Final Report Abstract

Phenotypic differences among members of social groups such as sizes, behavioural tendencies, or even different experiences play a key role in shaping population-level processes, including the mating system. In this project we integrated two areas of scientific inquiry: (i) extra-pair mating behaviour, and (ii) social network analysis, to understand how variation in social structure and group composition can shape mating systems. Our project first outlined a framework to study these two areas at unison, and second, generated insights into: (i) why animals differ in their propensity to engage in extra-pair mating behaviour, (ii) how social dynamics drives the expression of mating behaviours and the subsequent patterns of extra-pair paternity across groups or populations, and (iii) the proximate mechanisms that promote, or otherwise shape, extra-pair mating behaviour.

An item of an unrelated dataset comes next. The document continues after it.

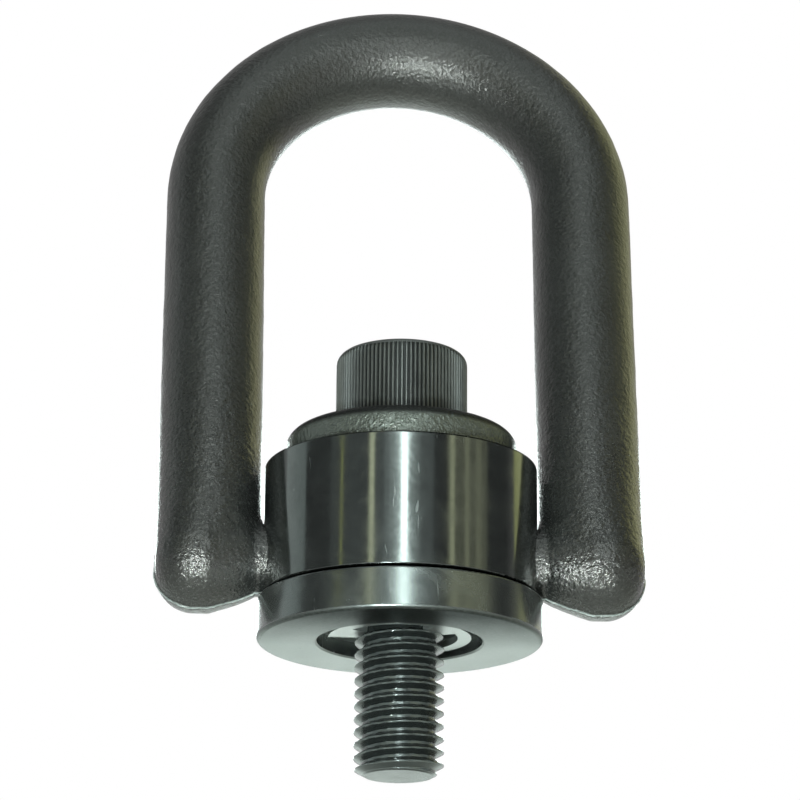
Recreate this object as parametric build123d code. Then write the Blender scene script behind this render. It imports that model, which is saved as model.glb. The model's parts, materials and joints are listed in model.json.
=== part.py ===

The project has been very successful at training young researchers and in producing a number of influential publications. These publications include describing new technological advances for studying social animals, conceptual insights into the links between the social environment and mating systems, the stability and repeatability of social behaviour within groups, provisioning of non-offspring by parents, and the development of social relationships. The project has also inspired a number of studies across a range of taxa, including tests of the hypotheses that we developed in wild blue tits and studies on cultural evolution in great tits that relied on the technological advances made as part of this project. The final output of the project—the role of the social environment in shaping extra-pair paternity and the heritability of social traits—is currently in preparation.